Al-Ghazaly's dress code has remained the same for many years to in order to show equality between students. Boys wear navy blue pants and white polo shirts while girls wear long navy blue Islamic dresses often referred to as "abaya" and red/maroon headscarves often referred to as "jilbab".

==History==
Between 1984 and 2013, Al-Ghazaly was located on 441 North Street in Teaneck, New Jersey. The new facility in Wayne (formerly Neumann Preparatory School and Lake View Learning Center) opened its doors to students in September 2013, with the Teaneck facility repurposed to serve students in pre-Kindergarten through third grade.

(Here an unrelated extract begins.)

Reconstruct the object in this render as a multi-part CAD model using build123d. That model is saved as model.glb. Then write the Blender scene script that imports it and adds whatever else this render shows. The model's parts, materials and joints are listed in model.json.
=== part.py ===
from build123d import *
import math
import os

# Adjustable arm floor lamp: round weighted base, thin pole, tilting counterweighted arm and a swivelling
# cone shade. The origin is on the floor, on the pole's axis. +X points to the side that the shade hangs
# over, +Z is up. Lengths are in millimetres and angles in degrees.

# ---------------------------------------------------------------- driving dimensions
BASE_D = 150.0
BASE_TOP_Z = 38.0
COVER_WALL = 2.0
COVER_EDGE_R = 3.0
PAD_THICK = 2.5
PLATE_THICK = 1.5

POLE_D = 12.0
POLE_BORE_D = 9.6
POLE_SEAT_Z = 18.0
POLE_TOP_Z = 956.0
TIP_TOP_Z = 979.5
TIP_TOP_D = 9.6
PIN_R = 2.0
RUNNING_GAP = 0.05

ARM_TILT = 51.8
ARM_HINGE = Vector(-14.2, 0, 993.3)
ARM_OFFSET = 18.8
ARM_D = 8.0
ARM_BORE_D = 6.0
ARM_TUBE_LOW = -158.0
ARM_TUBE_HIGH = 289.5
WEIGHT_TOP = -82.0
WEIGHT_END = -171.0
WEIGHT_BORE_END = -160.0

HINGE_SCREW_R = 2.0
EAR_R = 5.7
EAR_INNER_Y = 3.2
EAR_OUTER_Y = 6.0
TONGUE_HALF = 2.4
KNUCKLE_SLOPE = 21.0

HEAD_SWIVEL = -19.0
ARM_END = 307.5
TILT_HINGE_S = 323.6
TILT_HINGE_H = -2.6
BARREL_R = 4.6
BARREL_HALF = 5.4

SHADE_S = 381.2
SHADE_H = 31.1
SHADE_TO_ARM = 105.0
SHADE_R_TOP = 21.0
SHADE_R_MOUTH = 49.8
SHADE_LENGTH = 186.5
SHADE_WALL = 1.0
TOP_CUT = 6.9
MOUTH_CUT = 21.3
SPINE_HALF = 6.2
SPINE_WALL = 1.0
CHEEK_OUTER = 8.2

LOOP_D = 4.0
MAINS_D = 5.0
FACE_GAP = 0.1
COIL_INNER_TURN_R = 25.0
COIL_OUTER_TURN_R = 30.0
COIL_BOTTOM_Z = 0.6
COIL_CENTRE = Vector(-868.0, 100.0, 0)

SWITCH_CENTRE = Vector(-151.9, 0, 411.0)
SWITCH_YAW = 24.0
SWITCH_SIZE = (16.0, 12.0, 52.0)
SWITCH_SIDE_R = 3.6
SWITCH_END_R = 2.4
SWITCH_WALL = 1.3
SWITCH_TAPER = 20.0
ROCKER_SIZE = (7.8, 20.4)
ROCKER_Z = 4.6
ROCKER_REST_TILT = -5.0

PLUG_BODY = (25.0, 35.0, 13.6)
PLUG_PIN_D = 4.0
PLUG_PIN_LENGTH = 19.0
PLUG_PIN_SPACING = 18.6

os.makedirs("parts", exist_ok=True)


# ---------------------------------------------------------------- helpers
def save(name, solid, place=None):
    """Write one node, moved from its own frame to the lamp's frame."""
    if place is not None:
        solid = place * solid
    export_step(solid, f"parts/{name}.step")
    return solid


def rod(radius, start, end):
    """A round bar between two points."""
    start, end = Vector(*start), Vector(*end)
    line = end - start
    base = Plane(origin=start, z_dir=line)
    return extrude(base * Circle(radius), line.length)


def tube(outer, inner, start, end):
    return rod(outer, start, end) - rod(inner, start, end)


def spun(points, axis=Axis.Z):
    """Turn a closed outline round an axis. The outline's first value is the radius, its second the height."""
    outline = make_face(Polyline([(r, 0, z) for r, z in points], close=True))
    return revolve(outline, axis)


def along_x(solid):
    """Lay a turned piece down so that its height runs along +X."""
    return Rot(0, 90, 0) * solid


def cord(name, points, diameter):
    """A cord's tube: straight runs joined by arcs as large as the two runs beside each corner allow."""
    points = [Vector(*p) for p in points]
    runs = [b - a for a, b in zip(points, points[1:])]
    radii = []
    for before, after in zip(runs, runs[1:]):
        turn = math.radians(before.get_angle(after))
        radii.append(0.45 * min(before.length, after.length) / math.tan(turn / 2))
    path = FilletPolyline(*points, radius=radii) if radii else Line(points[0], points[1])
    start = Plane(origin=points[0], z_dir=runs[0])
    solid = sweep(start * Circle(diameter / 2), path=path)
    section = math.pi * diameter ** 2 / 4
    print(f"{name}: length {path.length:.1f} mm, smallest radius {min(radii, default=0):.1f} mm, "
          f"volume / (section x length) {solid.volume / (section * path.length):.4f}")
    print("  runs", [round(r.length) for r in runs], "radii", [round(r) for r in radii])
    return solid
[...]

The school relocated from Wayne, New Jersey, to Fairfield Township, Essex County, New Jersey, in a new campus that will open for the 2026–27 school year.

==Curriculum==
The students at Al-Ghazaly study standard subjects, such as math (from algebra to calculus), English, science, history. Additionally, the school includes Arabic, Quran (memorization of the holy book), tafsir (analyzing/finding deep meaning to Quran), and Islamic studies as part of the curriculum. In Islamic studies, the students learn the morals and teachings of Islam, Sunna and shariah.

The students pray Zuhr together every day, and on Fridays, they have a Khateeb (imam) preach to them, after which they pray Jumu'ah.

==Extracurricular activities==
Al Ghazaly offers Forensics, Model UN, Beta Club, Art Club, Mock Trial, Model Congress, Science Olympiad, Math League, and many other extracurriculars. Students partake in random acts of kindness. Ghazaly's basketball team is the Ghazaly Warriors.

With the opening of the new school building, new sports team are being founded by the students, including a boys and girls soccer team and a flag football team.